Three Dimensional Computational Study for Spiral Dry Gas Seal with Constant Groove Depth and Different Tapered Grooves

Abstract

The three dimensional simulation for dry gas seal with constant depth spiral grooves and with different taper grooves is done using ANSYS FLUENT CFD code. Grid independence study and code validation are done with experimental work. The fluid state effect on the gas seal internal flow and performance is studied. The laminar and turbulent flow with RNG K-ɛ turbulence model and LES is examined for the same geometrical and operating conditions. The influence of film thickness for constant depth groove gas seal is simulated for 2, 3 and 4μm film. The effect of different rotational speeds on gas seal performance is examined for 0, 2500, 5000, 7500 and 10380rpm.
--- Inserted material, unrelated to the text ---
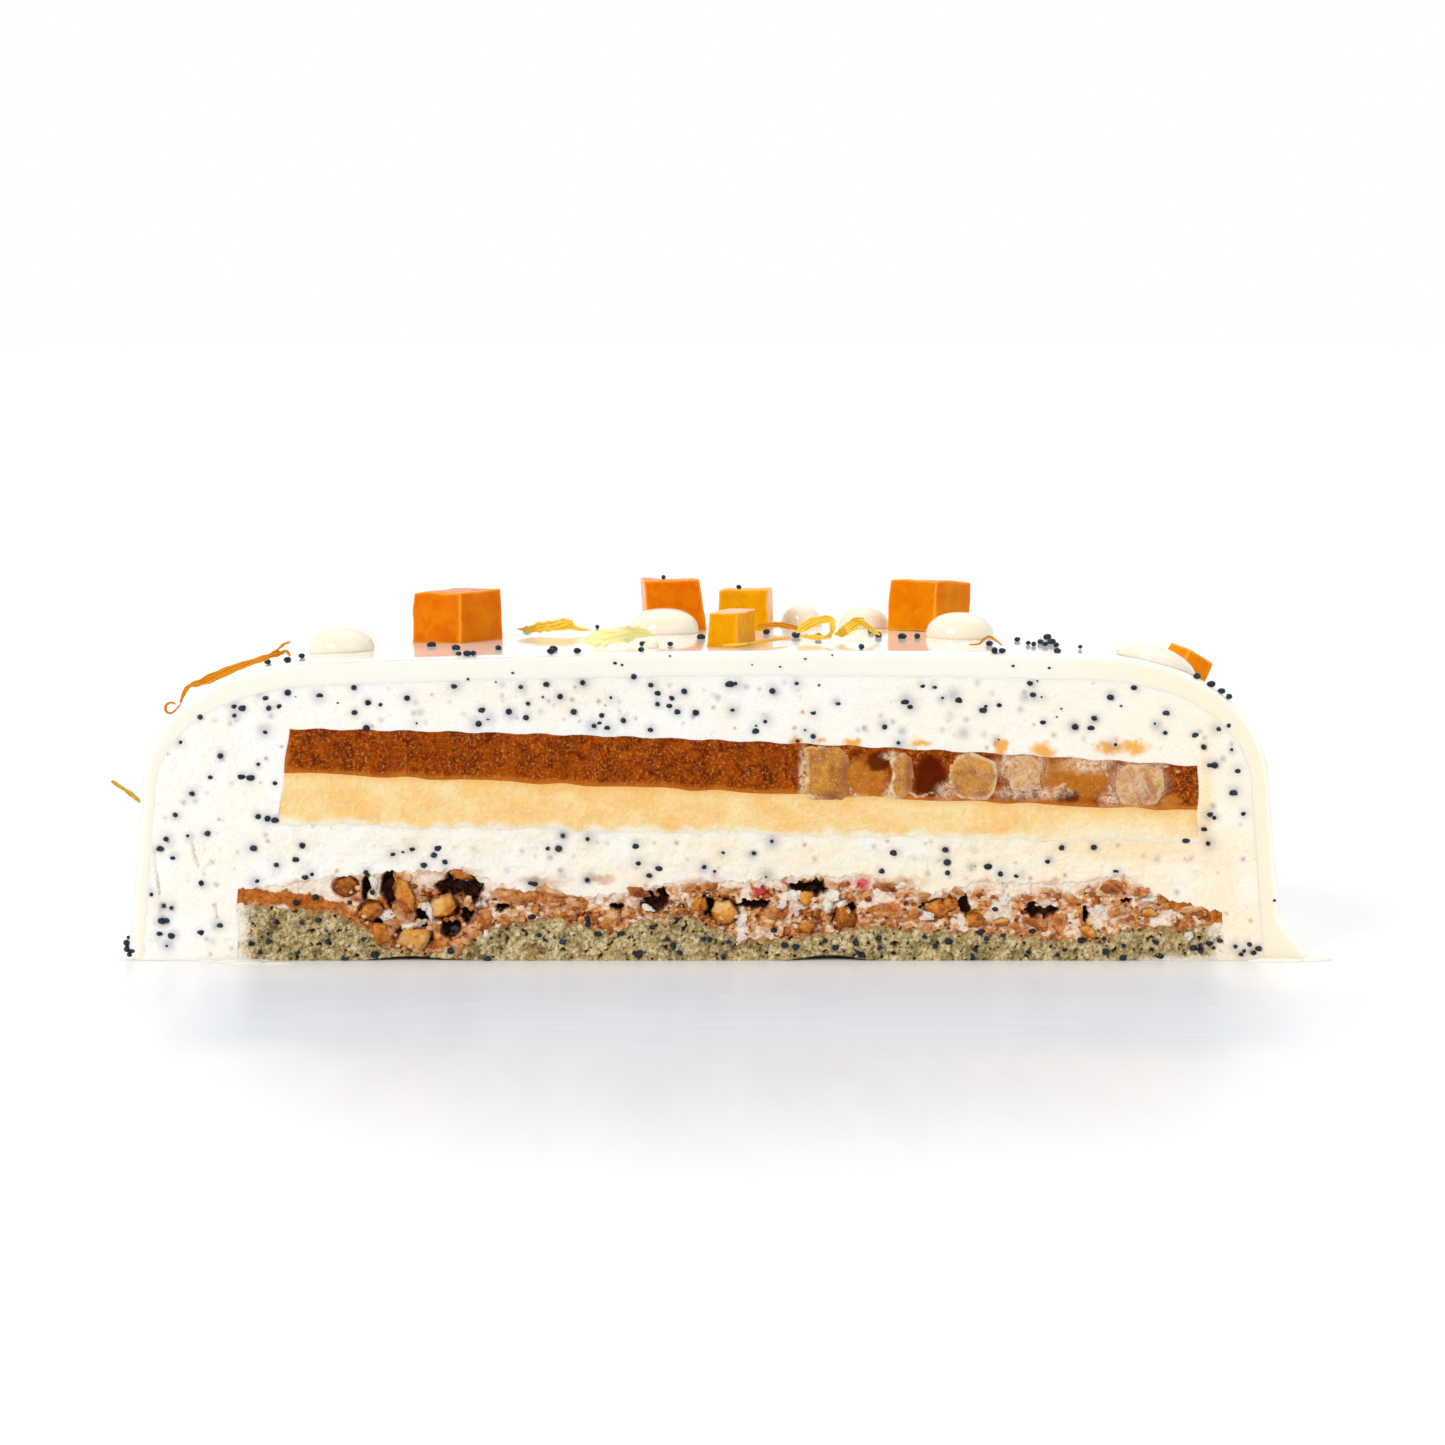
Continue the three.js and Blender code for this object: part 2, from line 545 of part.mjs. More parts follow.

Three taper spiral grooves are studied each with three different angles, including taper grooves in the radial, circumferential and combined radial-circumferential directions. The laminar flow simulation for the dry gas seal agree well with the experimental results more than the turbulent flow simulation which overestimate the pressure distribution inside the seal. The results indicate that as the rotational speed increases the seal open force and leakage increase. The use of tapered type spiral groove causes a reduction in the seal open force and the leakage rate. Increasing the angle of radial taper groove reduces the temperature distribution inside the gas film. The reduction in seal open force and leakage rate is higher when the combined radial-circumferential taper is more than radial and circumferential taper used.